DES ALTERNATIVES ATTRACTIVES ET VIABLES
Pour Ananias Georges Mansaly, président du Conseil départemental de Ziguinchor, il est essentiel d’aborder la problématique de manière réaliste et globale, en mettant l’accent sur les opportunités locales pour offrir de vraies alternatives aux jeunes. Il insiste : il ne s’agit pas simplement de dissuader les candidats à l’exil, mais de leur proposer des solutions concrètes et viables S’exprimant lors de l’installation des comités, M. Mansaly recommande de valoriser les secteurs économiques en croissance, les entreprises innovantes, les projets d’infrastructures, les programmes de formation professionnelle adaptés, ainsi que l’entrepreneuriat local. Les comités nouvellement installés, selon lui, pourraient jouer un rôle crucial en mettant en avant des exemples de réussite locale, des dispositifs d’aide à la création d’entreprise et des initiatives innovantes. Il préconise également une valorisation du patrimoine culturel, des liens familiaux et du sentiment d’appartenance communautaire. La migration, rappelle-t-il, peut engendrer de profondes blessures émotionnelles, notamment la rupture des liens familiaux.
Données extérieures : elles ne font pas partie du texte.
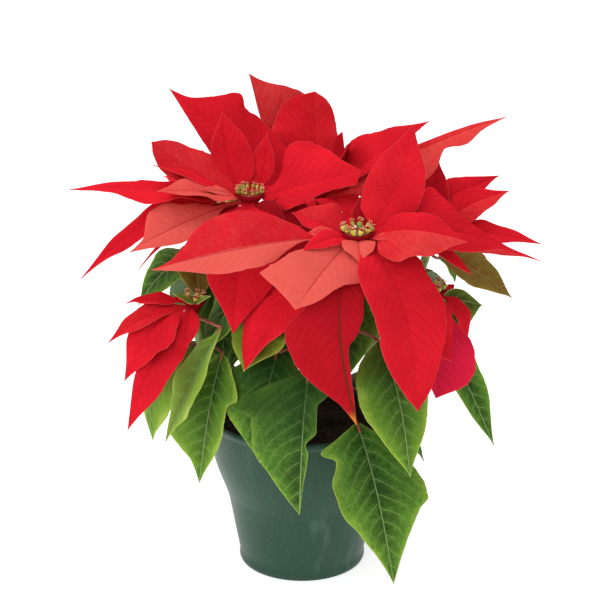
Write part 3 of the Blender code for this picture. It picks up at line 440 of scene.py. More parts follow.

Les difficultés d’intégration dans les pays d’accueil, les barrières linguistiques, les préjugés et les discriminations constituent aussi des obstacles majeurs. Ananias Mansaly en appelle donc à l’État pour offrir des perspectives positives à la jeunesse, en misant sur une vision optimiste du Sénégal, axée sur les talents et les succès nationaux. Il plaide pour la mise en place de programmes de formation en adéquation avec le marché local, le développement des compétences numériques, la promotion de l’innovation, et un accès élargi au crédit pour les jeunes entrepreneurs.